In State v. Evans (11th Dist 1998), 127 Ohio App.3d 56, the Court cites factors to determine if an officer has reasonable articulable suspicion of driving under the influence: (1) the time and day of the stop (Friday or Saturday night as opposed to, e.g., Tuesday morning); (2) the location of the stop (whether near establishments selling alcohol); (3) any indicia of erratic driving before the stop that may indicate a lack of coordination (speeding, weaving, unusual braking, etc.); (4) whether there is a cognizable report that the driver may be intoxicated; (5) the condition of the suspect’s eyes (bloodshot, glassy, glazed, etc.); (6) impairments of the suspect’s ability to speak (slurred speech, overly deliberate speech, etc.); (7) the odor of alcohol coming from the interior of the car, or, more significantly, on the suspect’s person or breath; (8) the intensity of that odor, as described by the officer (“very strong,” “strong,” “moderate,” “slight,” etc.); (9) the suspect’s demeanor (belligerent, uncooperative, etc.); (10) any actions by the suspect after the stop that might indicate a lack of coordination (dropping keys, falling over, fumbling for a wallet, etc.); and (11) the suspect’s admission of alcohol consumption, the number of drinks had, and the amount of time in which they were consumed, if given.

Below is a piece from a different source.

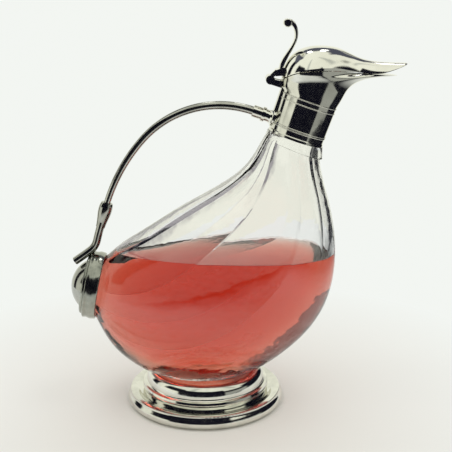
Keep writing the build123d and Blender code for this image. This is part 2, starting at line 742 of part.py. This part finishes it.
# Tail cap: a shallow dish with rounded edges, open towards the bottle
with BuildPart() as tail_cap:
    with BuildSketch(cap_sketch):
        with BuildLine():
            Line((CAP_BORE, 0), CAP_SIDE[0])
            Spline(*CAP_SIDE, tangents=((1, 0), (-1, 0)))
            Polyline(
                CAP_SIDE[-1],
                (0, CAP_DEPTH),
                (0, CAP_DEPTH - CAP_SHEET),
                (CAP_BORE, CAP_DEPTH - CAP_SHEET),
                (CAP_BORE, 0),
            )
        make_face()
    revolve(axis=cap_axis)
tail_cap.part.label = "tail_cap"
export_step(tail_cap.part, "parts/tail_cap.step")

# Bead around the back of the cap
with BuildPart() as tail_cap_bead:
    with BuildSketch(cap_sketch):
        with Locations((BEAD_RADIUS, CAP_DEPTH + BEAD_SIZE / 2)):
            Circle(BEAD_SIZE)
    revolve(axis=cap_axis)
    add(tail_cap.part, mode=Mode.SUBTRACT)
tail_cap_bead.part.label = "tail_cap_bead"
export_step(tail_cap_bead.part, "parts/tail_cap_bead.step")


def dome_block(sheet):
    """Solid cap of a ball on the back of the tail cap, thinner by the sheet."""
    ball = dome_ball - sheet
    centre = CAP_DEPTH + DOME_RISE - dome_ball
    edge = sqrt(ball**2 - (CAP_DEPTH - centre) ** 2)
    middle = (ball * sin(pi / 6), centre + ball * cos(pi / 6))
    with BuildPart() as block:
        with BuildSketch(cap_sketch):
            with BuildLine():
                Line((0, CAP_DEPTH), (edge, CAP_DEPTH))
                ThreePointArc((edge, CAP_DEPTH), middle, (0, centre + ball))
                Line((0, centre + ball), (0, CAP_DEPTH))
            make_face()
        revolve(axis=cap_axis)
    return block.part


# Dome in the middle of the cap
with BuildPart() as tail_cap_dome:
    add(dome_block(0.0))
    add(dome_block(DOME_SHEET), mode=Mode.SUBTRACT)
tail_cap_dome.part.label = "tail_cap_dome"
export_step(tail_cap_dome.part, "parts/tail_cap_dome.step")

# Cement that holds the bottle's tail in the cap
with BuildPart() as tail_cap_cement:
    add(ring(TAIL_CENTRE, TAIL_AXIS, CAP_CEMENT_INSET, CAP_DEPTH - CAP_SHEET, CAP_BORE))
    add(bottle_outside.part, mode=Mode.SUBTRACT)
tail_cap_cement.part.label = "tail_cap_cement"
export_step(tail_cap_cement.part, "parts/tail_cap_cement.step")

# Oval rod that joins the handle to the cap and ends in a cut tip behind it
with BuildPart() as handle_scroll:
    with BuildLine() as scroll_line:
        rod_bend = Line(tube_end, along(ferrule_start, ferrule_axis, FERRULE_END[1]))
        for place_x, place_z in SCROLL_ROD_BENDS:
            rod_bend = TangentArc(rod_bend @ 1, (place_x, 0, place_z), tangent=rod_bend % 1)
    with BuildSketch(Plane(origin=tube_end, x_dir=(0, 1, 0), z_dir=tube_direction)):
        Ellipse(SCROLL_ROD_HALF_WIDTH, SCROLL_ROD_HALF_THICKNESS)
    sweep()
    add(handle_lower_ferrule.part, mode=Mode.SUBTRACT)
    add(handle_tube.part, mode=Mode.SUBTRACT)
    add(tail_cap.part, mode=Mode.SUBTRACT)
    add(tail_cap_bead.part, mode=Mode.SUBTRACT)
    add(dome_block(0.0), mode=Mode.SUBTRACT)
handle_scroll.part.label = "handle_scroll"
export_step(handle_scroll.part, "parts/handle_scroll.step")
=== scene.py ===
# %% [markdown]
# A duck-shaped glass jug, dressed for its portrait
#
# The jug is pressed glass held by silver-plated mounts: a stepped foot, a collar with a spout and a
# hinged lid shaped like the bird's head, a loop handle, and a cap on the tail. The construction is
# already fixed in another program, so this lesson only loads it and gives every surface its look. All
# lengths are in metres.

# %% Load the frame
from math import pi, radians

import bpy
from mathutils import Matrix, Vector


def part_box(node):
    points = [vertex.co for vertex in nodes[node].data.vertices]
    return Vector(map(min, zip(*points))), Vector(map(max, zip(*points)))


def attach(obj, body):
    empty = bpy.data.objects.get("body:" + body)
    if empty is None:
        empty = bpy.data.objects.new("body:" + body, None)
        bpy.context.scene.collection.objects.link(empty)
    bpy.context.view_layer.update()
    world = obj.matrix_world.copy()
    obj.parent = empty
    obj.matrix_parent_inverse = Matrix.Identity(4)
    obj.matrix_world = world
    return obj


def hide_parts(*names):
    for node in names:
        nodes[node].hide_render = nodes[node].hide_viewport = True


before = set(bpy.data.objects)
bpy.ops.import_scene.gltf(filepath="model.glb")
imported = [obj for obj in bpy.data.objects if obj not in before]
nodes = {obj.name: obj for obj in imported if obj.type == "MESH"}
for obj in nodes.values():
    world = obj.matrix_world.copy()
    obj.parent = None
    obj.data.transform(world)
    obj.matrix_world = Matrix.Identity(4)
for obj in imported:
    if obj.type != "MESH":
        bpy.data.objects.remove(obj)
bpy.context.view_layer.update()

MM = 0.001


def deselect_all():
    """Leaves nothing selected, because an operator acts on everything that is."""
    bpy.ops.object.select_all(action="DESELECT")


deselect_all()

# %% [markdown]
# Camera
#
# The photograph looks at the jug's side from a little above. A camera is set by where it stands, which
# way it points and how long its lens is. These could be tried out by eye, but the foot gives them
# away: its upper ring is a flatter ellipse than its rim on the table, and the right camera shows both
# as they are. An unturned camera looks straight down, so a quarter turn makes it level and the pitch
# is taken off that. The Standard view shows a colour about as it is written.

# %% Camera
CAMERA_PLACE = (15.5 * MM, -620 * MM, 292.5 * MM)
CAMERA_PITCH = 14.5
FOCAL_LENGTH = 71.1
SENSOR_WIDTH = 36

bpy.ops.object.camera_add(location=CAMERA_PLACE, rotation=(radians(90 - CAMERA_PITCH), 0, 0))
camera = bpy.context.object
camera.data.lens = FOCAL_LENGTH
camera.data.sensor_width = SENSOR_WIDTH
bpy.context.scene.camera = camera
bpy.context.scene.view_settings.view_transform = "Standard"
print("camera", tuple(camera.location), "lens", FOCAL_LENGTH)

# %% [markdown]
# Shorthand for node graphs
#
# A material is a small graph of nodes, and so is the light of the room. Each step adds a node, sets
# some of its sockets and joins others to the nodes before it, which takes a line apiece when it is
# written out. These helpers do it in one call, so the recipes below stay readable.

# %% Nodes and sockets
def feed(graph, socket, source):
    """Gives a socket a plain value, or joins another node's output to it."""
    if isinstance(source, bpy.types.NodeSocket):
        graph.links.new(source, socket)
    else:
        socket.default_value = source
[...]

Standardized Field Sobriety Tests

A metal detector can detect guns.  Does that mean that every person who sets off the metal detector has a gun?  The standardized field sobriety tests can detect lack of coordination due to intoxication.  Does that mean that all lack of coordination is indicative of intoxication? The three tests of the SFST are:

  • Horizontal Gaze Nystagmus (HGN),
  • Walk-and-Turn (WAT),
  • and One-Leg Stand (OLS).

Ohio Revised Code 4511.19(D)(4)(b) sets forth the standards for admissibility of the results of field sobriety tests in OVI (drunk driving) prosecutions.  See State v. Bozcar, 113 Ohio St. 3d 148, 2007-Ohio-1251, 863 N.E.2d 115 (2007).  In order for the tests to be admissible, the State must demonstrate:

  1. By clear and convincing evidence.
  2. The Officer administered the tests insubstantial compliance.
  3. The testing standards for any reliable, credible, and generally accepted test.
  4. Including, but not limited to, the standards set by NHTSA.

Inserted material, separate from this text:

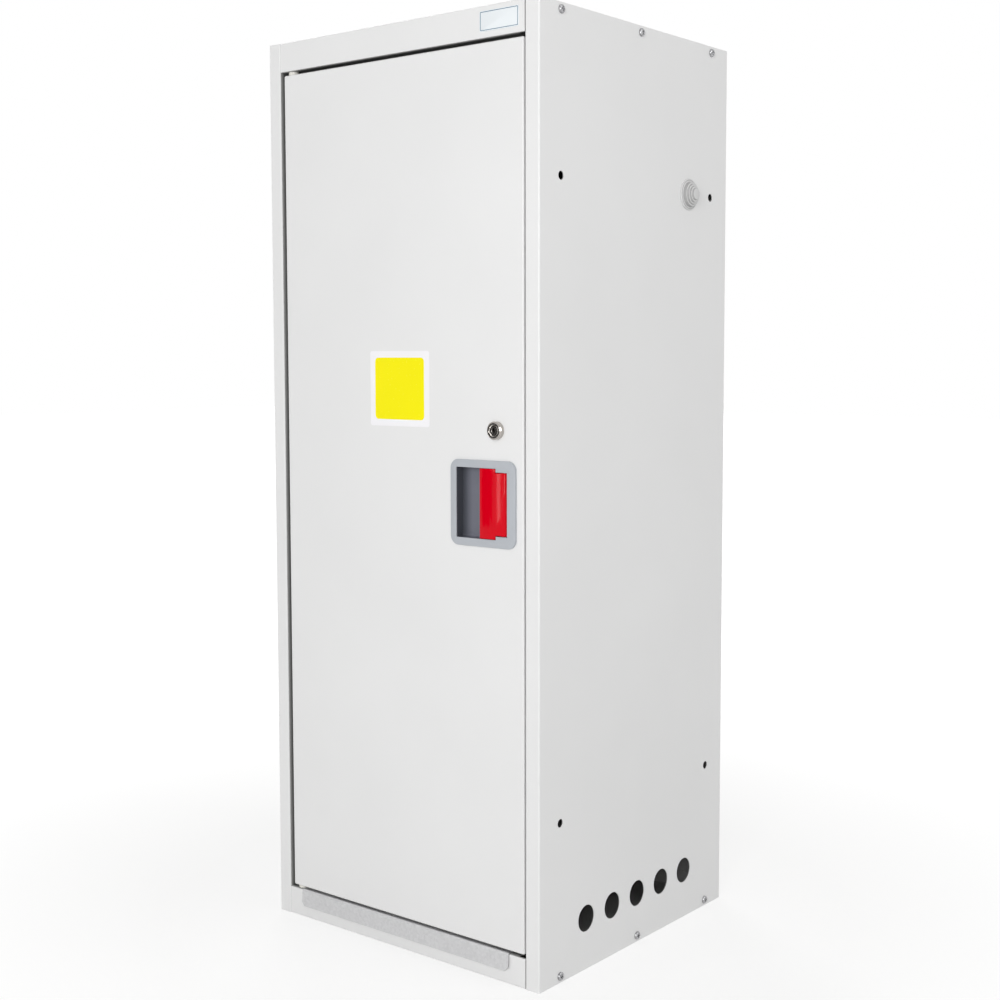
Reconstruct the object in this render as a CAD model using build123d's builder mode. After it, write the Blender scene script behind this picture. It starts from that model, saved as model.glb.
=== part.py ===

The only guidance provided for determining the meaning of “substantial compliance” has come from State v. Burnside, 100 Ohio St. 3d 152, 2003-Ohio-5372 (2003), wherein the court indicated that errors that are clearly “de minimus” or “minor procedural deviations” are not substantial.  Thus, the State must set forth the testing standards, offer some testimony that the testing standards have been accepted and that the officer has substantially complied.  If the State fails to introduce testimonial or documentary evidence of the standards (most likely via the NHTSA training manual), then they have not met this burden. See Village of Gates Mills v. Mace, 2005-Ohio-2191 (Ohio Ct. App. 8th Dist., Cuyahoga County), wherein the State did not meet this burden despite the Court having its own copy of the manual.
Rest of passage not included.